Let’s say you and your co-worker agree to work together, even though you disagree on a particular functional issue or expectation you have of each other related to your jobs.  Will your work relationship and communications be speeding along in overdrive, or stuck in second gear due to the tension or stress you experience?  Ever tried driving a car with the parking brake on?  Found yourself going nowhere fast, didn’t you?  How can an organization possibly perform up to its full potential if people aren’t performing up to theirs?  It can’t!

Am I stating the obvious?  Of course I am!  And yet these situations occur and fester daily in every organization to some degree.
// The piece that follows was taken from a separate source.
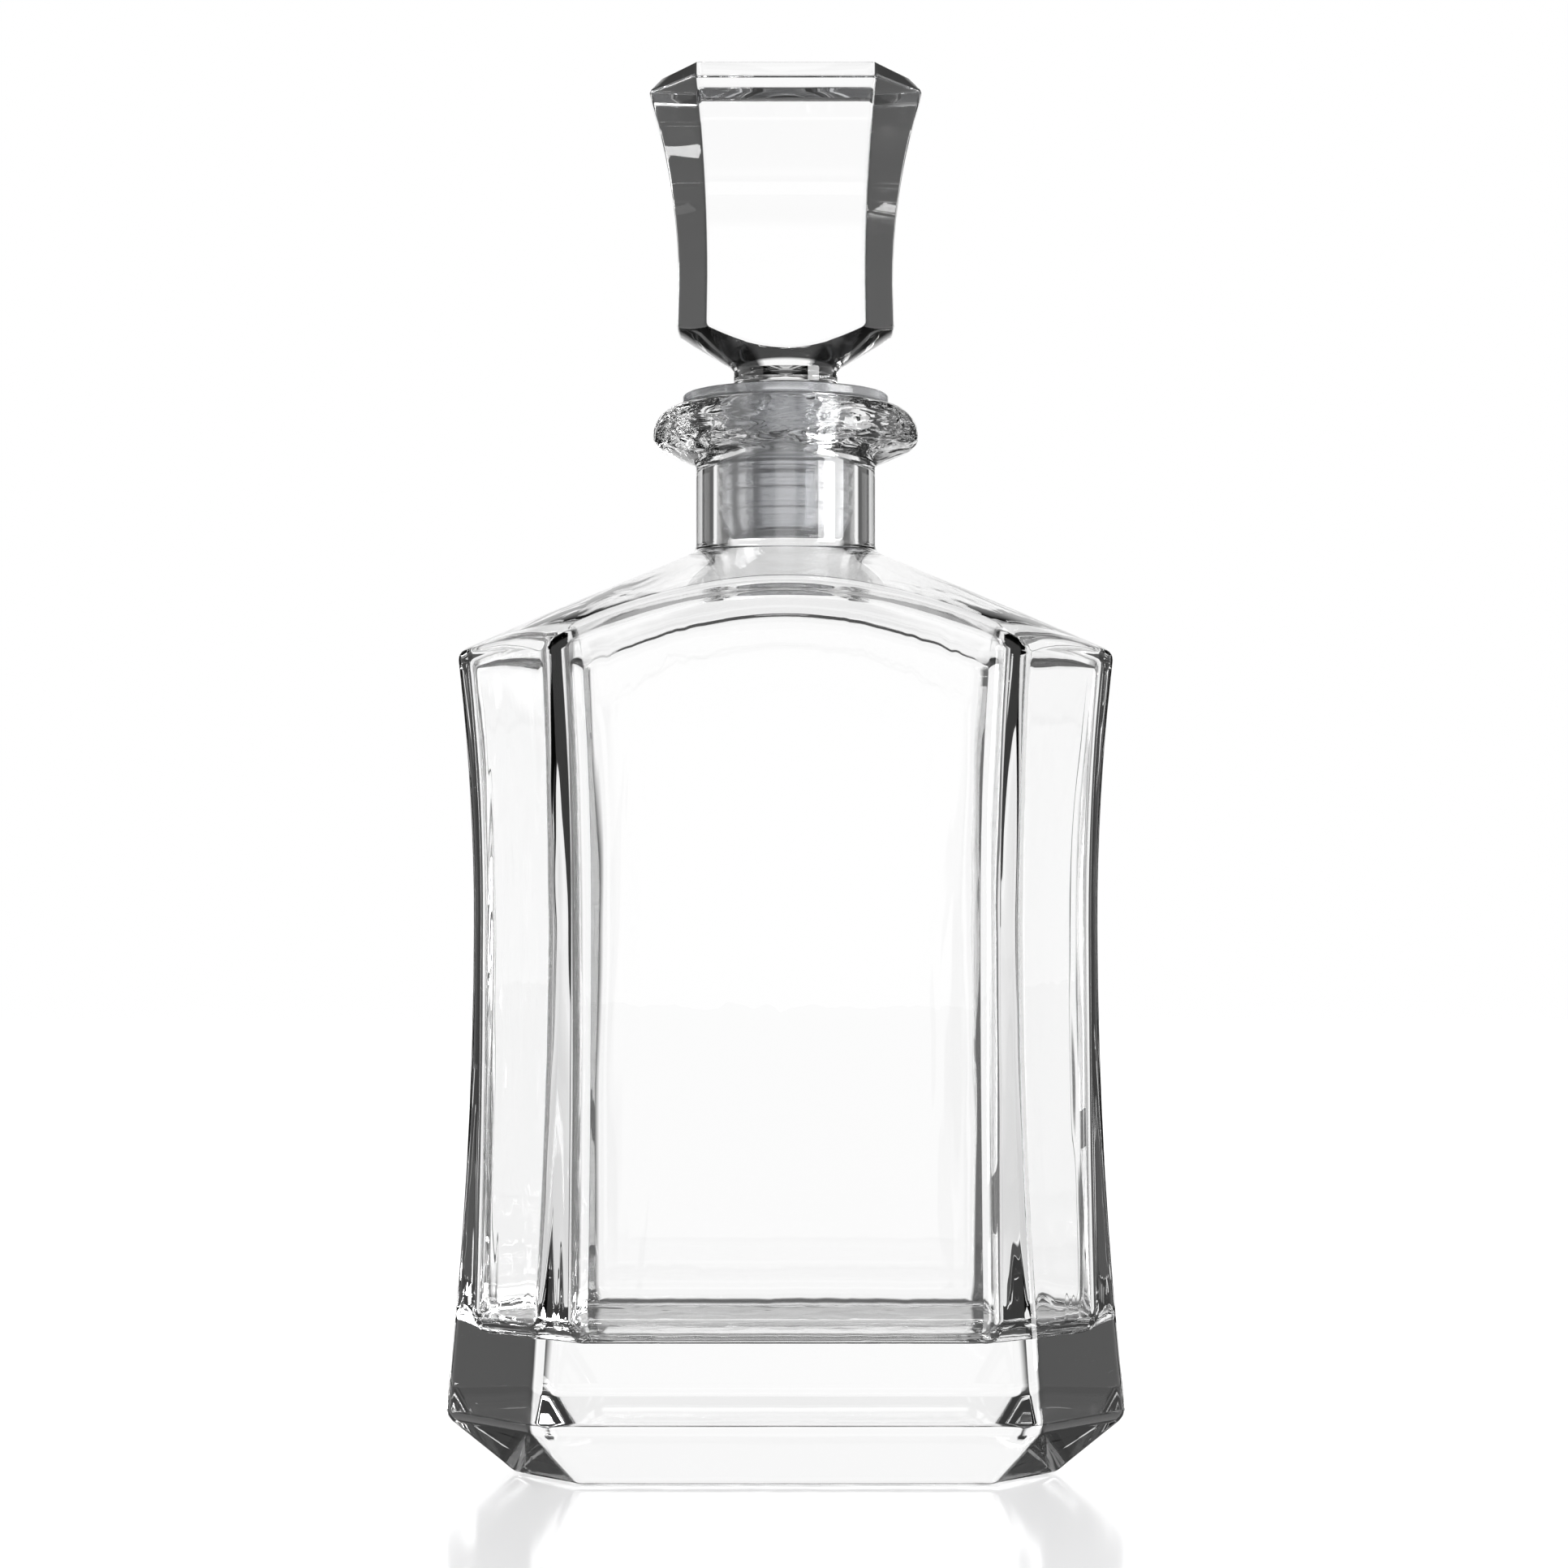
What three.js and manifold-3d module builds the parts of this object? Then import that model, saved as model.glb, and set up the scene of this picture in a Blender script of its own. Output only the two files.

So what can a business leader, or a worker on the shop floor do about it?  It doesn’t matter whether you choose a top down or a bottom up approach because somewhere along the way everyone in the organization needs to get on board, to get themselves on the same page with each other, improve their communications, and begin strengthening their working relationships.

It may start with a boss and his or her direct reports making clear their expectations of each other, and agreeing to accept accountability for delivering results.  It may start with two co-workers seeing and acting on an opportunity to improve how they work together to get better results, and talking with others about their success.  Regardless of where the effort starts, the focus is on communicating, clarifying, and delivering what is expected and necessary.

Do you want better organizational performance?  Then regardless of your place in the organization, make performance personal, develop your communication skills, express your expectations, don’t assume others know what you need or want, and hold yourself accountable for your commitments.

Is this easy?  No.  Is it necessary?  Yes.  It’s a matter of common business sense, and a better business basic.